### PROBLEM REQUIREMENTS
Below is a listing. Quote from it, exactly, the lines from the one containing "const handset = new THREE.Group();" down to the one containing "obj.data.transform(world)", both ends included, and nothing else.

### RECORDS
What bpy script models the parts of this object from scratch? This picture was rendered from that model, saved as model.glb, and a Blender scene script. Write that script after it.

...

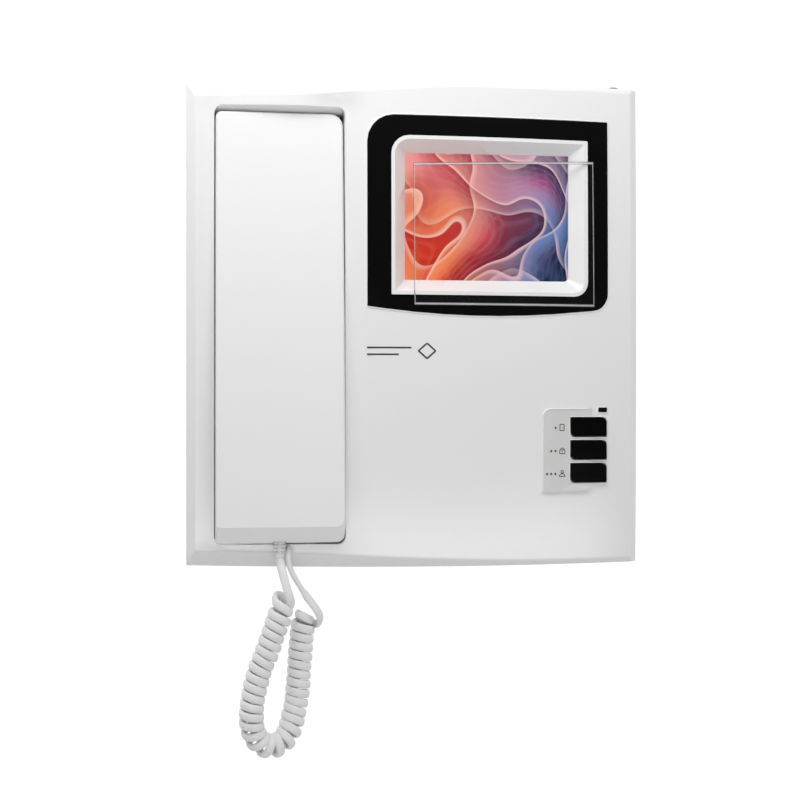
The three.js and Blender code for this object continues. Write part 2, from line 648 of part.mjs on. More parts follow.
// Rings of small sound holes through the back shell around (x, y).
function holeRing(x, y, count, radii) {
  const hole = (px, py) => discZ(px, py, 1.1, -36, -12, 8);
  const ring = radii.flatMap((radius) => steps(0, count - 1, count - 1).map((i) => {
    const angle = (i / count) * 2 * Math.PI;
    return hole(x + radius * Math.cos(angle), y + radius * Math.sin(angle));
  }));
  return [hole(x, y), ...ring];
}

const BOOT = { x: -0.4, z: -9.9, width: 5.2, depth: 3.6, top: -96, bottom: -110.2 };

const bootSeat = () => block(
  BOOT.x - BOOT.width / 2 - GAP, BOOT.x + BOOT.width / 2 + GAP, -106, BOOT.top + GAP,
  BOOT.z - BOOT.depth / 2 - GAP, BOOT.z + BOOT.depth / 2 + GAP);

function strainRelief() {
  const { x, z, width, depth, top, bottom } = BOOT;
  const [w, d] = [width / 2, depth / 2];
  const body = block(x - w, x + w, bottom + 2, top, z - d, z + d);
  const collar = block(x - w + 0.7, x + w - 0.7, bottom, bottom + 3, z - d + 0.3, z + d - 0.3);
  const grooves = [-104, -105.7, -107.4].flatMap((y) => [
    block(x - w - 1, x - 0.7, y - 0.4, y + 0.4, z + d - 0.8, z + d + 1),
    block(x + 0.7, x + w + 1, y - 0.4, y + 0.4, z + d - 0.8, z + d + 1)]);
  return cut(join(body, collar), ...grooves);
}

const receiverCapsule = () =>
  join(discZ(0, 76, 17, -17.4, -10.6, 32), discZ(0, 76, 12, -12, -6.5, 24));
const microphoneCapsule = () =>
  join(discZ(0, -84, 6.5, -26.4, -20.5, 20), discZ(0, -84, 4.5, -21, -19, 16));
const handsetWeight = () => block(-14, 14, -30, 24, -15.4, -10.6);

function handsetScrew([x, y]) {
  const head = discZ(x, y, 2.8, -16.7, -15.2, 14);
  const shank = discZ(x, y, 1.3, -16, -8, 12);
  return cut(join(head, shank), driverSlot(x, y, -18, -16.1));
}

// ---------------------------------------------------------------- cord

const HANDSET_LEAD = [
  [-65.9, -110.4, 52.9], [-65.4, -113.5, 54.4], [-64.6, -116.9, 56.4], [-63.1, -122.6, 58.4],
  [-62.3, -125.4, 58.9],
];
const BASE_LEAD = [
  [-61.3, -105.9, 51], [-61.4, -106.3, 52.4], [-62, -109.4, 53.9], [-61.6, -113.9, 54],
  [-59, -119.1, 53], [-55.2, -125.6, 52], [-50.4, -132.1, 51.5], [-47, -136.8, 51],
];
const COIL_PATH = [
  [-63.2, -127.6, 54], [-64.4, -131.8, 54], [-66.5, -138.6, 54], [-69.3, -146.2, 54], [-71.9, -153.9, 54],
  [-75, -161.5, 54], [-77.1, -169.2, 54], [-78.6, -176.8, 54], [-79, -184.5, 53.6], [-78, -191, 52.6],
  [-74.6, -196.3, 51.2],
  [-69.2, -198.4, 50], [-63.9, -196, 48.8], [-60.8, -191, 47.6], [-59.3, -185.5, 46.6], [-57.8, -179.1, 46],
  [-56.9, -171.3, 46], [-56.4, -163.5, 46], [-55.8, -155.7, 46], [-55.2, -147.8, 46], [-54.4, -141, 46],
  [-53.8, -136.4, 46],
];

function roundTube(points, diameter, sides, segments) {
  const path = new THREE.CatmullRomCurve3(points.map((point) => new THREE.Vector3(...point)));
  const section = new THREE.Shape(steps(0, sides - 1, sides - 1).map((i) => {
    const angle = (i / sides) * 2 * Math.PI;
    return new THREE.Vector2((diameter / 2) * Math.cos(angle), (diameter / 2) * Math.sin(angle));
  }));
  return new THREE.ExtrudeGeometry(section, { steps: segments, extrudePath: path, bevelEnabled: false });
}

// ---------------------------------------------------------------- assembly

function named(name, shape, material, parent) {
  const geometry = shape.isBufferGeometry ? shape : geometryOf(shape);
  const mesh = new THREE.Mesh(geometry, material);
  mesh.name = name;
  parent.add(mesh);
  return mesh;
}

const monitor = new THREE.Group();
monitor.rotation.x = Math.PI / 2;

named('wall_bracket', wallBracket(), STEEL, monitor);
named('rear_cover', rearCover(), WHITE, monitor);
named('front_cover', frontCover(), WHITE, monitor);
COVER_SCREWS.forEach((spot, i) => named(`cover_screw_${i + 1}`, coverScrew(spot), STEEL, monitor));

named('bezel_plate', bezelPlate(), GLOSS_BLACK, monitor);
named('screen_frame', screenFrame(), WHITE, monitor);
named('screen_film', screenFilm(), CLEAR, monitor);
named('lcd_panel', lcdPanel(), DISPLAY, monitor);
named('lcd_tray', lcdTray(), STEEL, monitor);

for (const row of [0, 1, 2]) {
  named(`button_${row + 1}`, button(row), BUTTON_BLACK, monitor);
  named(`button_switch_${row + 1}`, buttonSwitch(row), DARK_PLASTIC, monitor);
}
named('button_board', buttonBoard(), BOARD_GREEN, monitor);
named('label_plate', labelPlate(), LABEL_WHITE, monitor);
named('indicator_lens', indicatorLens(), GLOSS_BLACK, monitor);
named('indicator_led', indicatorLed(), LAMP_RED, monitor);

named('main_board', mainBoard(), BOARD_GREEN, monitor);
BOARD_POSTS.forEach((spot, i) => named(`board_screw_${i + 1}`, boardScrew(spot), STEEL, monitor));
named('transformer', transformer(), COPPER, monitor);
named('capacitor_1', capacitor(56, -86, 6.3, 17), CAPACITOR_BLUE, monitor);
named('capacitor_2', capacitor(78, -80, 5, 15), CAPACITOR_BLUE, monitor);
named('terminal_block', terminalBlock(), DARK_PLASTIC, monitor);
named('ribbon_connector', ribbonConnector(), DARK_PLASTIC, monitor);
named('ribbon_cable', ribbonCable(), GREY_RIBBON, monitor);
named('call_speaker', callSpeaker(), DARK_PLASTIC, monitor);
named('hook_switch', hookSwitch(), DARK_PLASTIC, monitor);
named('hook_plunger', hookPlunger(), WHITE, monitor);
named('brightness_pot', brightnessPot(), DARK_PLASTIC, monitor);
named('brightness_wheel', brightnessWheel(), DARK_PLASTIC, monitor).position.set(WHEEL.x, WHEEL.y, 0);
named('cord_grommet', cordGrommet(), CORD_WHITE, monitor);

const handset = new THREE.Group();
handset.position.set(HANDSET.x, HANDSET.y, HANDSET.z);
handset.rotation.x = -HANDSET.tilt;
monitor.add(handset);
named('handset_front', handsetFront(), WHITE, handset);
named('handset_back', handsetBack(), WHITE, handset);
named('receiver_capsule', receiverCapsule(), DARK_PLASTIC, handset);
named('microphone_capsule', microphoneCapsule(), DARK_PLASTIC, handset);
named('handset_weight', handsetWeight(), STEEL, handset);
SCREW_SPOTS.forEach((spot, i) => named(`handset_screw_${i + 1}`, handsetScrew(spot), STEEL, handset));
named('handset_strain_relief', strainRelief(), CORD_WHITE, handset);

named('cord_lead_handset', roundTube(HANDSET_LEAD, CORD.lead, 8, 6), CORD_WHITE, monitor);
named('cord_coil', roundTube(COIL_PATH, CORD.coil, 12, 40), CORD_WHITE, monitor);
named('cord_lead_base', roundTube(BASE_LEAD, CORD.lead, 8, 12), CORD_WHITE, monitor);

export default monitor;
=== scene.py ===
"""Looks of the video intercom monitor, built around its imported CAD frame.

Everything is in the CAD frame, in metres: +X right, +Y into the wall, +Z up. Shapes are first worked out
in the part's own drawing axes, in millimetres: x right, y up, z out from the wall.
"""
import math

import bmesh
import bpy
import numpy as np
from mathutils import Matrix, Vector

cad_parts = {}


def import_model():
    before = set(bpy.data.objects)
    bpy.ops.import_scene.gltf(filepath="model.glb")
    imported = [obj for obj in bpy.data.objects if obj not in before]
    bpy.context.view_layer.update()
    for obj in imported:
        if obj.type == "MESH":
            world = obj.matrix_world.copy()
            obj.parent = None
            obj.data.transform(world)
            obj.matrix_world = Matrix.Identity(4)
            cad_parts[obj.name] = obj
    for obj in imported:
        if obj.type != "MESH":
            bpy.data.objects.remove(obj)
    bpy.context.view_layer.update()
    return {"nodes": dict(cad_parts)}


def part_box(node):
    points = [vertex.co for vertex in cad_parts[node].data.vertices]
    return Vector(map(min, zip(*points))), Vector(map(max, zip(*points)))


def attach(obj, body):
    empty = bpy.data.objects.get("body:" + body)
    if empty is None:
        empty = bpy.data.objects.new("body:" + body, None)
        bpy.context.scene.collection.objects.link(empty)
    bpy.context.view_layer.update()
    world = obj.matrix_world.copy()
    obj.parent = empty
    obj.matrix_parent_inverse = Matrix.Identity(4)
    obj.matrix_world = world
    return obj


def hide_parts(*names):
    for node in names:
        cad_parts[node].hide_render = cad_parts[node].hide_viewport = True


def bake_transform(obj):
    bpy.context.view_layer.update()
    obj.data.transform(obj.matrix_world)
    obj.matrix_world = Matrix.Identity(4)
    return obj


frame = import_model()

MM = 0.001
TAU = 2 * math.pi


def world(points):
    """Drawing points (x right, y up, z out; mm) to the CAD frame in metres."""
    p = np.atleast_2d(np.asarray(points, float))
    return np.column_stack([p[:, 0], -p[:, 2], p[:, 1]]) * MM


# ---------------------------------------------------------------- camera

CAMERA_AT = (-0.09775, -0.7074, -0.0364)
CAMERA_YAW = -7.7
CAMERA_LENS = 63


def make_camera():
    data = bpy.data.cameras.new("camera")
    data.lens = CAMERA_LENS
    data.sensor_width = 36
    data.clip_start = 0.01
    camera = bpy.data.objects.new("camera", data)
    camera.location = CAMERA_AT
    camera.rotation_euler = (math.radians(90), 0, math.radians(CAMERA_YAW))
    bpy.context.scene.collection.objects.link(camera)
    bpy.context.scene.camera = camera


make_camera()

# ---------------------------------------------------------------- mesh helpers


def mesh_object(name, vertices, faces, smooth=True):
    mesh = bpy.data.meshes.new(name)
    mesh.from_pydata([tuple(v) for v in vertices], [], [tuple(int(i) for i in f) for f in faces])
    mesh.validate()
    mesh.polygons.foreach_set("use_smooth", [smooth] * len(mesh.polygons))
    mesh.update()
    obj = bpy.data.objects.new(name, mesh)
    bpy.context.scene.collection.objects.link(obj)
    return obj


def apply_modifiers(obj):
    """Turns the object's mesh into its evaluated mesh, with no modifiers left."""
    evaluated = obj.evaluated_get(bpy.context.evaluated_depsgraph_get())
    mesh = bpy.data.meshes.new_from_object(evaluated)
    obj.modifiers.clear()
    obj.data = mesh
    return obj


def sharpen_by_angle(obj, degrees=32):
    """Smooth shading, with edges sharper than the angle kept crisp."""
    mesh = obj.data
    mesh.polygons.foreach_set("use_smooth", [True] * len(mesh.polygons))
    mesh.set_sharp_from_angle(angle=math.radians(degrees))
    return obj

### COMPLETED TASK
const handset = new THREE.Group();
handset.position.set(HANDSET.x, HANDSET.y, HANDSET.z);
handset.rotation.x = -HANDSET.tilt;
monitor.add(handset);
named('handset_front', handsetFront(), WHITE, handset);
named('handset_back', handsetBack(), WHITE, handset);
named('receiver_capsule', receiverCapsule(), DARK_PLASTIC, handset);
named('microphone_capsule', microphoneCapsule(), DARK_PLASTIC, handset);
named('handset_weight', handsetWeight(), STEEL, handset);
SCREW_SPOTS.forEach((spot, i) => named(`handset_screw_${i + 1}`, handsetScrew(spot), STEEL, handset));
named('handset_strain_relief', strainRelief(), CORD_WHITE, handset);

named('cord_lead_handset', roundTube(HANDSET_LEAD, CORD.lead, 8, 6), CORD_WHITE, monitor);
named('cord_coil', roundTube(COIL_PATH, CORD.coil, 12, 40), CORD_WHITE, monitor);
named('cord_lead_base', roundTube(BASE_LEAD, CORD.lead, 8, 12), CORD_WHITE, monitor);

export default monitor;
=== scene.py ===
"""Looks of the video intercom monitor, built around its imported CAD frame.

Everything is in the CAD frame, in metres: +X right, +Y into the wall, +Z up. Shapes are first worked out
in the part's own drawing axes, in millimetres: x right, y up, z out from the wall.
"""
import math

import bmesh
import bpy
import numpy as np
from mathutils import Matrix, Vector

cad_parts = {}


def import_model():
    before = set(bpy.data.objects)
    bpy.ops.import_scene.gltf(filepath="model.glb")
    imported = [obj for obj in bpy.data.objects if obj not in before]
    bpy.context.view_layer.update()
    for obj in imported:
        if obj.type == "MESH":
            world = obj.matrix_world.copy()
            obj.parent = None
            obj.data.transform(world)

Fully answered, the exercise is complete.